Work to be completed: Quote verbatim every line from the line containing "Model this object" to the line containing "tab_root = 1.8", inclusive of both, and no other line.

Records for the task:
[Start]
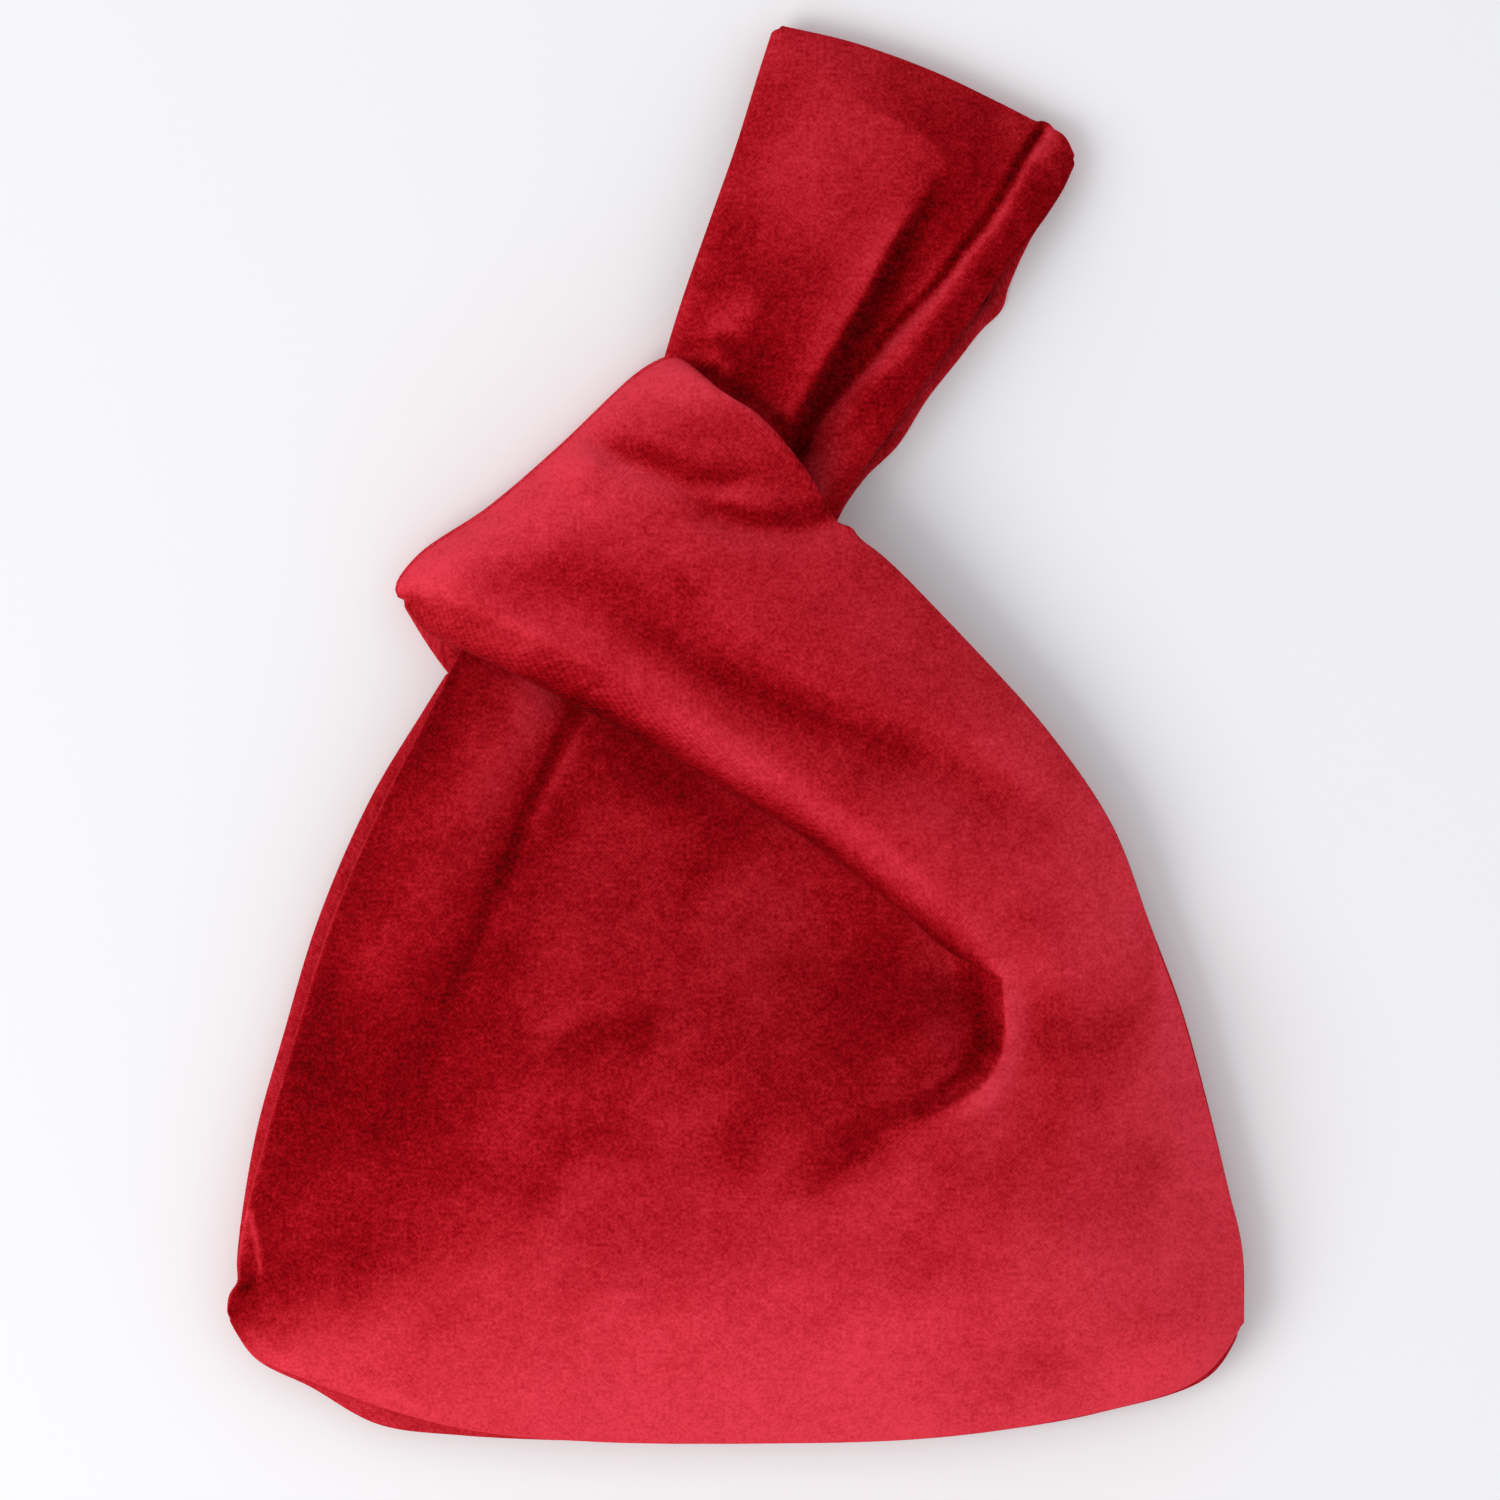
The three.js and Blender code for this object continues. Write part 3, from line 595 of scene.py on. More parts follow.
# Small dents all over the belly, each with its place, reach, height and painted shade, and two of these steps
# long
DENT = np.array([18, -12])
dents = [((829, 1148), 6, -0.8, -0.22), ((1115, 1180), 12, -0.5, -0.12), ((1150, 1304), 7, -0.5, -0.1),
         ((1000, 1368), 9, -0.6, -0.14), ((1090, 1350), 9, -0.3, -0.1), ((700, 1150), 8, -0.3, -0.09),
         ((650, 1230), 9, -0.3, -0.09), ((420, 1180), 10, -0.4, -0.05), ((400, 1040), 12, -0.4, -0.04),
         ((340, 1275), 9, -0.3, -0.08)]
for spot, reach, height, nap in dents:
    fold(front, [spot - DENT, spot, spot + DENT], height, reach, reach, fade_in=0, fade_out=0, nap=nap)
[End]
[Start]
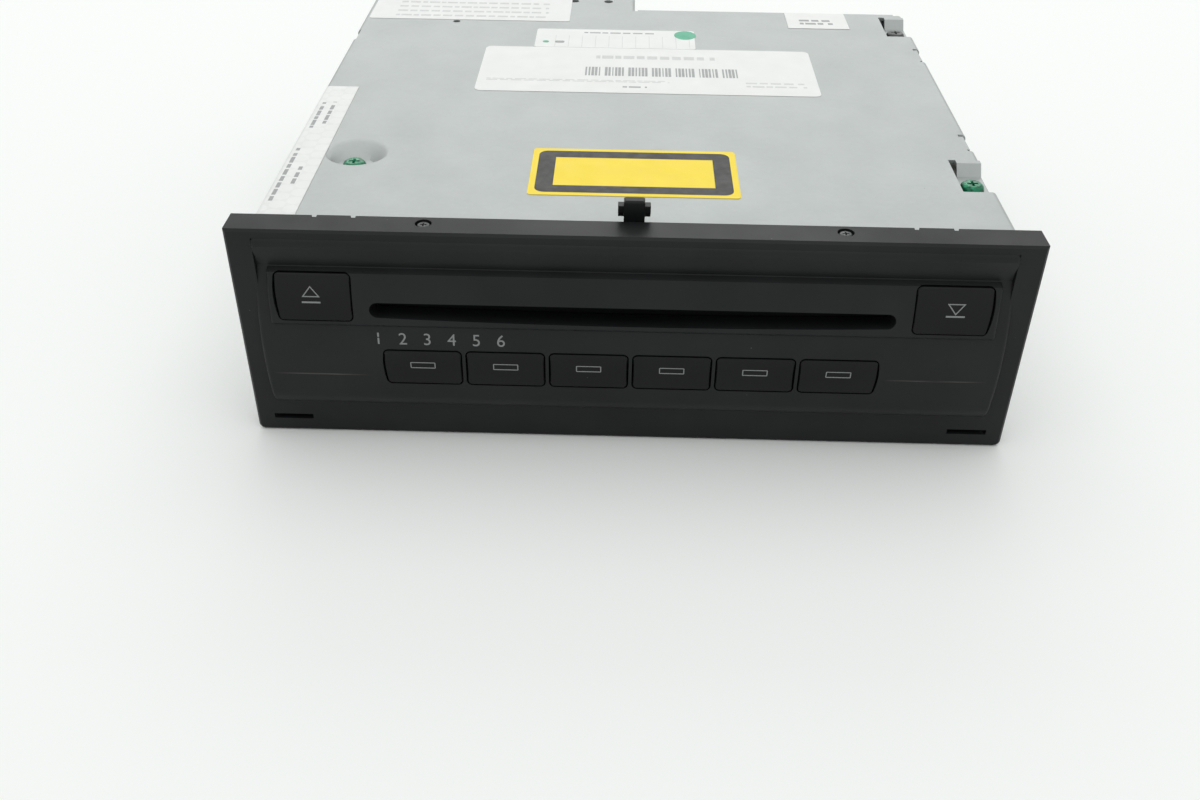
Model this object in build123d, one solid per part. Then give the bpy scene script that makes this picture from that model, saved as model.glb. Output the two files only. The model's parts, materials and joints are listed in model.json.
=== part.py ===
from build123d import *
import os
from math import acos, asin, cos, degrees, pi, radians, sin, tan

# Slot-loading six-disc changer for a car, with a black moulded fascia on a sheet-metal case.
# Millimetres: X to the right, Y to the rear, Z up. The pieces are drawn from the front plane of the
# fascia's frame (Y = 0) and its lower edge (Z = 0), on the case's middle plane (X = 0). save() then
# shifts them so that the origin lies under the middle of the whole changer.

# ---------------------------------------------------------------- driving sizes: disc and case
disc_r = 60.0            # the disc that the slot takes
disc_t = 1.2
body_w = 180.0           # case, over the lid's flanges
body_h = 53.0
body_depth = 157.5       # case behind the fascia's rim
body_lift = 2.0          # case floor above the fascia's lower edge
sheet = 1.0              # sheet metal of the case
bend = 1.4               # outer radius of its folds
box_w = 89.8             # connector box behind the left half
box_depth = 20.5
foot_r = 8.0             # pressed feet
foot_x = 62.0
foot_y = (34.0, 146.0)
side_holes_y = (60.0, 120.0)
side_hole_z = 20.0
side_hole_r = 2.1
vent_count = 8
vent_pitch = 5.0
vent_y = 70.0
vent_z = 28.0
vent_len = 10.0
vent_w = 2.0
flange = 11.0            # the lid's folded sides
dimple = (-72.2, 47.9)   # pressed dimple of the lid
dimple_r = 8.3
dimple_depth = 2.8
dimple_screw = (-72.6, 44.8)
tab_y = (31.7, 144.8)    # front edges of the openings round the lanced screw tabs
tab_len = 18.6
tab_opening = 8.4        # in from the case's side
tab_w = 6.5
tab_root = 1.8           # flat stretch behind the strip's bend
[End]
Expected answer:
Model this object in build123d, one solid per part. Then give the bpy scene script that makes this picture from that model, saved as model.glb. Output the two files only. The model's parts, materials and joints are listed in model.json.
=== part.py ===
from build123d import *
import os
from math import acos, asin, cos, degrees, pi, radians, sin, tan

# Slot-loading six-disc changer for a car, with a black moulded fascia on a sheet-metal case.
# Millimetres: X to the right, Y to the rear, Z up. The pieces are drawn from the front plane of the
# fascia's frame (Y = 0) and its lower edge (Z = 0), on the case's middle plane (X = 0). save() then
# shifts them so that the origin lies under the middle of the whole changer.

# ---------------------------------------------------------------- driving sizes: disc and case
disc_r = 60.0            # the disc that the slot takes
disc_t = 1.2
body_w = 180.0           # case, over the lid's flanges
body_h = 53.0
body_depth = 157.5       # case behind the fascia's rim
body_lift = 2.0          # case floor above the fascia's lower edge
sheet = 1.0              # sheet metal of the case
bend = 1.4               # outer radius of its folds
box_w = 89.8             # connector box behind the left half
box_depth = 20.5
foot_r = 8.0             # pressed feet
foot_x = 62.0
foot_y = (34.0, 146.0)
side_holes_y = (60.0, 120.0)
side_hole_z = 20.0
side_hole_r = 2.1
vent_count = 8
vent_pitch = 5.0
vent_y = 70.0
vent_z = 28.0
vent_len = 10.0
vent_w = 2.0
flange = 11.0            # the lid's folded sides
dimple = (-72.2, 47.9)   # pressed dimple of the lid
dimple_r = 8.3
dimple_depth = 2.8
dimple_screw = (-72.6, 44.8)
tab_y = (31.7, 144.8)    # front edges of the openings round the lanced screw tabs
tab_len = 18.6
tab_opening = 8.4        # in from the case's side
tab_w = 6.5
tab_root = 1.8           # flat stretch behind the strip's bend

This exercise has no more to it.